== EXERCISE DETAILS ==
From the first line of the data below, copy each line up to the one containing "STEP_START, STEP_FOOT, STEP_END", and include that line too.

== DATA EXCERPT ==

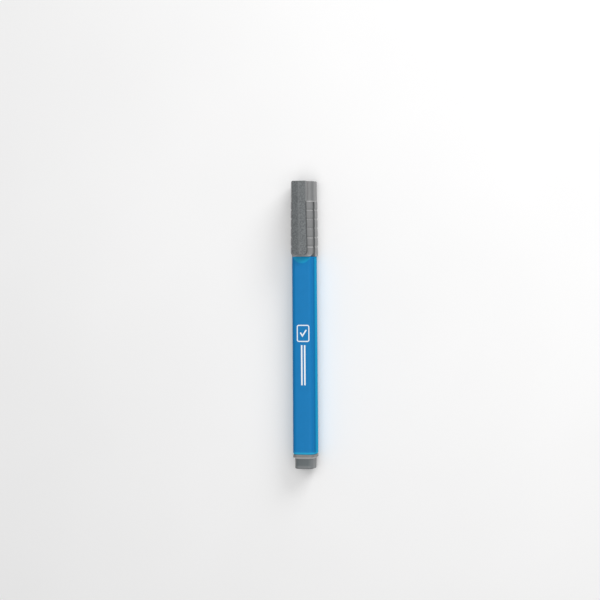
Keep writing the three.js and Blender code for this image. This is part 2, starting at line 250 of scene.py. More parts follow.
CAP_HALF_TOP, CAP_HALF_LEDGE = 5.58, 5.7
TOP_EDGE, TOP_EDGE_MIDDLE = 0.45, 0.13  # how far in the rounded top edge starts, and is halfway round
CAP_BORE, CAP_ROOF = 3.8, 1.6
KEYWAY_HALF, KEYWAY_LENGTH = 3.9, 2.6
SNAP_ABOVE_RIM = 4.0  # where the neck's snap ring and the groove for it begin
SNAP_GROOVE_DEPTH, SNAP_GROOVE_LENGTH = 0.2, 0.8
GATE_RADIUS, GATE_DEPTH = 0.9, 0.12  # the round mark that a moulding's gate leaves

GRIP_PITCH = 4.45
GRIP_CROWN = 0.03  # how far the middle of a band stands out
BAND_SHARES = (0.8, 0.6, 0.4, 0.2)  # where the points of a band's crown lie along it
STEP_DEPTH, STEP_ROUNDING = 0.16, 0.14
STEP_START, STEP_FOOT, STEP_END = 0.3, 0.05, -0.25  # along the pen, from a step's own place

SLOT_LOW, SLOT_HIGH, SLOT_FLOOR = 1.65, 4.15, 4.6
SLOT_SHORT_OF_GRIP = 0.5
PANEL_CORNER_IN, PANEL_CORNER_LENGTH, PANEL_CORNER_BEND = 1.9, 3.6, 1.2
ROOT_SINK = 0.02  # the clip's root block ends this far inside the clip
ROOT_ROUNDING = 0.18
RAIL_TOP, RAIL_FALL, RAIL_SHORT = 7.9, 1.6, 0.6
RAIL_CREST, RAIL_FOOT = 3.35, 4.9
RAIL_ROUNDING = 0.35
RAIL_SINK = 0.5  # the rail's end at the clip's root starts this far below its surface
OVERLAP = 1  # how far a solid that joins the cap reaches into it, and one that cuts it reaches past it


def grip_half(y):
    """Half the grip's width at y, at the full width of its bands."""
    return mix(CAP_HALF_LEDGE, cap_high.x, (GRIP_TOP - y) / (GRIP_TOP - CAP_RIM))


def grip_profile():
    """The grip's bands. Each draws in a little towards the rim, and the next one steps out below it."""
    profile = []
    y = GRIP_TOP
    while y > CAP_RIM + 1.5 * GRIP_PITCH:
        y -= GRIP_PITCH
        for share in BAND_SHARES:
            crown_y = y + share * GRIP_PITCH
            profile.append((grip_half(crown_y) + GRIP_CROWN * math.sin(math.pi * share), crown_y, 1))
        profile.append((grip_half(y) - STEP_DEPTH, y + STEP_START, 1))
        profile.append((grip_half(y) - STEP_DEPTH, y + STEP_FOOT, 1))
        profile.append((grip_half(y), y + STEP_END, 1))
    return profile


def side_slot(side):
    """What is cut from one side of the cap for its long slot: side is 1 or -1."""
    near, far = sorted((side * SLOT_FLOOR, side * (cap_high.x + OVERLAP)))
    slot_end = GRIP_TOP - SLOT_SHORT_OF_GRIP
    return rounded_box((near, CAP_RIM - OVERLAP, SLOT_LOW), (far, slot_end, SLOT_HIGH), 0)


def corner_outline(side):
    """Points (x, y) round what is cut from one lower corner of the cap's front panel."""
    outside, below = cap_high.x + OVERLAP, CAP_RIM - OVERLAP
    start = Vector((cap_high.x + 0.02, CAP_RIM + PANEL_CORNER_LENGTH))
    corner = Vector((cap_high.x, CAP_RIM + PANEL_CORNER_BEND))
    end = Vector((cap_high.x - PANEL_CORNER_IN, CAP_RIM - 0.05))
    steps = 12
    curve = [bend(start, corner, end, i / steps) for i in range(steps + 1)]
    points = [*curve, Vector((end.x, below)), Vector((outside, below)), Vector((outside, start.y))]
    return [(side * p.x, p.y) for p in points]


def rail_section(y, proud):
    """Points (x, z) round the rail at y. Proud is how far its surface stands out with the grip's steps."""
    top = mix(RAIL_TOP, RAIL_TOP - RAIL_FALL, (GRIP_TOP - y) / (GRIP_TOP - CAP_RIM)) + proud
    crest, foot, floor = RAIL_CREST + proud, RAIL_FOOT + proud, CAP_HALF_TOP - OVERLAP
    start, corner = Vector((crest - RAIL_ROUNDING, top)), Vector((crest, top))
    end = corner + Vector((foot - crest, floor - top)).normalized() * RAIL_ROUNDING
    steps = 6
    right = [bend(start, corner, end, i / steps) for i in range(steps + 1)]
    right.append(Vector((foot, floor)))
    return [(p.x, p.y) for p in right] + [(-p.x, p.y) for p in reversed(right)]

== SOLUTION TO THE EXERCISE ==
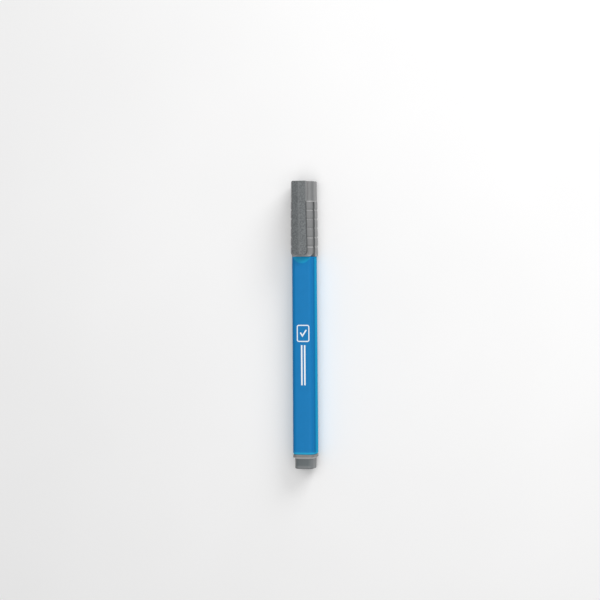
Keep writing the three.js and Blender code for this image. This is part 2, starting at line 250 of scene.py. More parts follow.
CAP_HALF_TOP, CAP_HALF_LEDGE = 5.58, 5.7
TOP_EDGE, TOP_EDGE_MIDDLE = 0.45, 0.13  # how far in the rounded top edge starts, and is halfway round
CAP_BORE, CAP_ROOF = 3.8, 1.6
KEYWAY_HALF, KEYWAY_LENGTH = 3.9, 2.6
SNAP_ABOVE_RIM = 4.0  # where the neck's snap ring and the groove for it begin
SNAP_GROOVE_DEPTH, SNAP_GROOVE_LENGTH = 0.2, 0.8
GATE_RADIUS, GATE_DEPTH = 0.9, 0.12  # the round mark that a moulding's gate leaves

GRIP_PITCH = 4.45
GRIP_CROWN = 0.03  # how far the middle of a band stands out
BAND_SHARES = (0.8, 0.6, 0.4, 0.2)  # where the points of a band's crown lie along it
STEP_DEPTH, STEP_ROUNDING = 0.16, 0.14
STEP_START, STEP_FOOT, STEP_END = 0.3, 0.05, -0.25  # along the pen, from a step's own place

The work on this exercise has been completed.